-- Exercise description --
What follows is a listing; give it again exactly, in its entirety.

-- Supplied material --
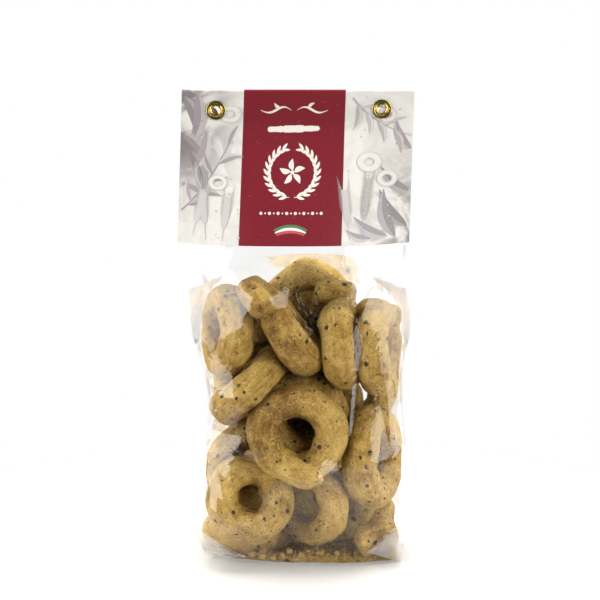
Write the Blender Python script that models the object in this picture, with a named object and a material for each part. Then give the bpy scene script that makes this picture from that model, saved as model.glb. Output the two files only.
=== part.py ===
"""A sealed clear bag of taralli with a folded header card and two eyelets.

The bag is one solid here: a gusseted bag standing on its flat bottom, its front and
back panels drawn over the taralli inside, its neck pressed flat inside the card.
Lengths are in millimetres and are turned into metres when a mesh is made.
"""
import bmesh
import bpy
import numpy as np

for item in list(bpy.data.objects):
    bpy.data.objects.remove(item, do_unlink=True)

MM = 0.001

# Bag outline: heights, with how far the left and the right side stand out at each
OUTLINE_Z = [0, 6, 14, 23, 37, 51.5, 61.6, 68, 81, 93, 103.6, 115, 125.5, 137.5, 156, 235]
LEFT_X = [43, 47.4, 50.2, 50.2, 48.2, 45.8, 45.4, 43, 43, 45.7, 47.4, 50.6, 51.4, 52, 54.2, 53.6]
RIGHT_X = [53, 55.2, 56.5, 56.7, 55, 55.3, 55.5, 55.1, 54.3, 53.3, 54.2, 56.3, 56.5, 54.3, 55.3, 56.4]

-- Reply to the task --
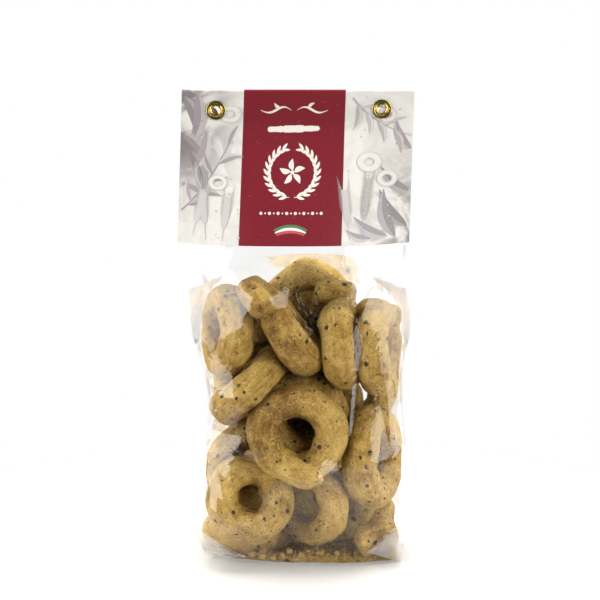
Write the Blender Python script that models the object in this picture, with a named object and a material for each part. Then give the bpy scene script that makes this picture from that model, saved as model.glb. Output the two files only.
=== part.py ===
"""A sealed clear bag of taralli with a folded header card and two eyelets.

The bag is one solid here: a gusseted bag standing on its flat bottom, its front and
back panels drawn over the taralli inside, its neck pressed flat inside the card.
Lengths are in millimetres and are turned into metres when a mesh is made.
"""
import bmesh
import bpy
import numpy as np

for item in list(bpy.data.objects):
    bpy.data.objects.remove(item, do_unlink=True)

MM = 0.001

# Bag outline: heights, with how far the left and the right side stand out at each
OUTLINE_Z = [0, 6, 14, 23, 37, 51.5, 61.6, 68, 81, 93, 103.6, 115, 125.5, 137.5, 156, 235]
LEFT_X = [43, 47.4, 50.2, 50.2, 48.2, 45.8, 45.4, 43, 43, 45.7, 47.4, 50.6, 51.4, 52, 54.2, 53.6]
RIGHT_X = [53, 55.2, 56.5, 56.7, 55, 55.3, 55.5, 55.1, 54.3, 53.3, 54.2, 56.3, 56.5, 54.3, 55.3, 56.4]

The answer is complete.